'''
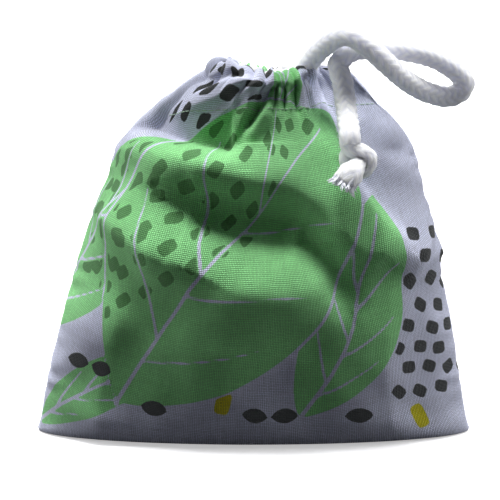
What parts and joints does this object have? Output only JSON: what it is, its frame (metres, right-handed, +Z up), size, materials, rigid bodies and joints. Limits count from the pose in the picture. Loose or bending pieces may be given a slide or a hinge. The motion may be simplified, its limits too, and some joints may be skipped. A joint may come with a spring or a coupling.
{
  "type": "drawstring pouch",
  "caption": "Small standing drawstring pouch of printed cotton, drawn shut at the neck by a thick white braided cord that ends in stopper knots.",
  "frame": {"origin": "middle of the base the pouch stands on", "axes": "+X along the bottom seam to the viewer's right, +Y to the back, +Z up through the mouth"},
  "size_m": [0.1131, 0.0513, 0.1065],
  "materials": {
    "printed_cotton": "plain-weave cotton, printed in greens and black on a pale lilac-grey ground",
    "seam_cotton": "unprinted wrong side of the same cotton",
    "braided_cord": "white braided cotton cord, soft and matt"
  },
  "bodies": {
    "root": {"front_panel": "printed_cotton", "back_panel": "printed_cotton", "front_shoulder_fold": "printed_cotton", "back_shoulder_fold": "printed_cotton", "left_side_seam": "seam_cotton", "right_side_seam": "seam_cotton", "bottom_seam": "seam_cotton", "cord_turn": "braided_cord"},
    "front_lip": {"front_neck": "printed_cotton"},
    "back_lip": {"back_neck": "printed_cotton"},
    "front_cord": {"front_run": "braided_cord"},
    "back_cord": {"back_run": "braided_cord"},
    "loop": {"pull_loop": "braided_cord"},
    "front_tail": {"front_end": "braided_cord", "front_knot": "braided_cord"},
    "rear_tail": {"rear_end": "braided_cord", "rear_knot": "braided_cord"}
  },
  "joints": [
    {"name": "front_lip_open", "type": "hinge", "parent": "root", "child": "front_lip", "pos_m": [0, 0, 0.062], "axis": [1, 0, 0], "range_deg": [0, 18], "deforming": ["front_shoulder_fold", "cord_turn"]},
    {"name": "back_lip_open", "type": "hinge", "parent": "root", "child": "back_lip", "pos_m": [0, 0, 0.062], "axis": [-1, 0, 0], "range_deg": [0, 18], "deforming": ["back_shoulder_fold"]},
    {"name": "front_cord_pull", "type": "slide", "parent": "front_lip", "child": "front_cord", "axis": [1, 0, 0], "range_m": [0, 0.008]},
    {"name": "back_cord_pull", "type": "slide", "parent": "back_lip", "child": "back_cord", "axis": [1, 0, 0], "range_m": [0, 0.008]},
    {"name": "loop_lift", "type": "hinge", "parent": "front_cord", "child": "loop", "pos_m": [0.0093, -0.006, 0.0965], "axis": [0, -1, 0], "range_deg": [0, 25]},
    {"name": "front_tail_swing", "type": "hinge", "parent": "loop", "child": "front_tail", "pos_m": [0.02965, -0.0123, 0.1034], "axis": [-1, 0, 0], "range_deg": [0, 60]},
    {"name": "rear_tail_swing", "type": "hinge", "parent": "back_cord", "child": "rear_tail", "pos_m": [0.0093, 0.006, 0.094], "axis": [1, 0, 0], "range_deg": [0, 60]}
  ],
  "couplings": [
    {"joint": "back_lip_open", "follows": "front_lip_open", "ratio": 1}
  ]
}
'''
REQUIREMENTS:
Give back the whole listing exactly as it reads.

RESULT FOR THIS EXERCISE:
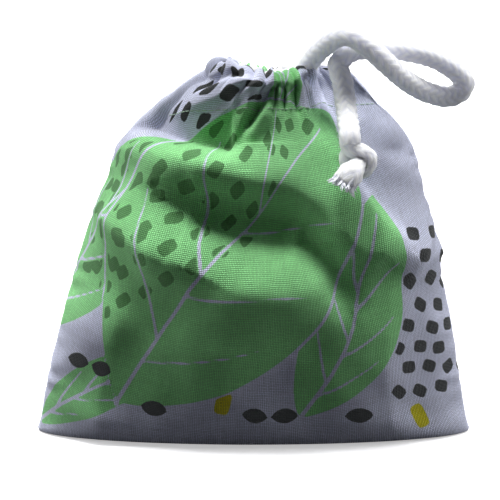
What parts and joints does this object have? Output only JSON: what it is, its frame (metres, right-handed, +Z up), size, materials, rigid bodies and joints. Limits count from the pose in the picture. Loose or bending pieces may be given a slide or a hinge. The motion may be simplified, its limits too, and some joints may be skipped. A joint may come with a spring or a coupling.
{
  "type": "drawstring pouch",
  "caption": "Small standing drawstring pouch of printed cotton, drawn shut at the neck by a thick white braided cord that ends in stopper knots.",
  "frame": {"origin": "middle of the base the pouch stands on", "axes": "+X along the bottom seam to the viewer's right, +Y to the back, +Z up through the mouth"},
  "size_m": [0.1131, 0.0513, 0.1065],
  "materials": {
    "printed_cotton": "plain-weave cotton, printed in greens and black on a pale lilac-grey ground",
    "seam_cotton": "unprinted wrong side of the same cotton",
    "braided_cord": "white braided cotton cord, soft and matt"
  },
  "bodies": {
    "root": {"front_panel": "printed_cotton", "back_panel": "printed_cotton", "front_shoulder_fold": "printed_cotton", "back_shoulder_fold": "printed_cotton", "left_side_seam": "seam_cotton", "right_side_seam": "seam_cotton", "bottom_seam": "seam_cotton", "cord_turn": "braided_cord"},
    "front_lip": {"front_neck": "printed_cotton"},
    "back_lip": {"back_neck": "printed_cotton"},
    "front_cord": {"front_run": "braided_cord"},
    "back_cord": {"back_run": "braided_cord"},
    "loop": {"pull_loop": "braided_cord"},
    "front_tail": {"front_end": "braided_cord", "front_knot": "braided_cord"},
    "rear_tail": {"rear_end": "braided_cord", "rear_knot": "braided_cord"}
  },
  "joints": [
    {"name": "front_lip_open", "type": "hinge", "parent": "root", "child": "front_lip", "pos_m": [0, 0, 0.062], "axis": [1, 0, 0], "range_deg": [0, 18], "deforming": ["front_shoulder_fold", "cord_turn"]},
    {"name": "back_lip_open", "type": "hinge", "parent": "root", "child": "back_lip", "pos_m": [0, 0, 0.062], "axis": [-1, 0, 0], "range_deg": [0, 18], "deforming": ["back_shoulder_fold"]},
    {"name": "front_cord_pull", "type": "slide", "parent": "front_lip", "child": "front_cord", "axis": [1, 0, 0], "range_m": [0, 0.008]},
    {"name": "back_cord_pull", "type": "slide", "parent": "back_lip", "child": "back_cord", "axis": [1, 0, 0], "range_m": [0, 0.008]},
    {"name": "loop_lift", "type": "hinge", "parent": "front_cord", "child": "loop", "pos_m": [0.0093, -0.006, 0.0965], "axis": [0, -1, 0], "range_deg": [0, 25]},
    {"name": "front_tail_swing", "type": "hinge", "parent": "loop", "child": "front_tail", "pos_m": [0.02965, -0.0123, 0.1034], "axis": [-1, 0, 0], "range_deg": [0, 60]},
    {"name": "rear_tail_swing", "type": "hinge", "parent": "back_cord", "child": "rear_tail", "pos_m": [0.0093, 0.006, 0.094], "axis": [1, 0, 0], "range_deg": [0, 60]}
  ],
  "couplings": [
    {"joint": "back_lip_open", "follows": "front_lip_open", "ratio": 1}
  ]
}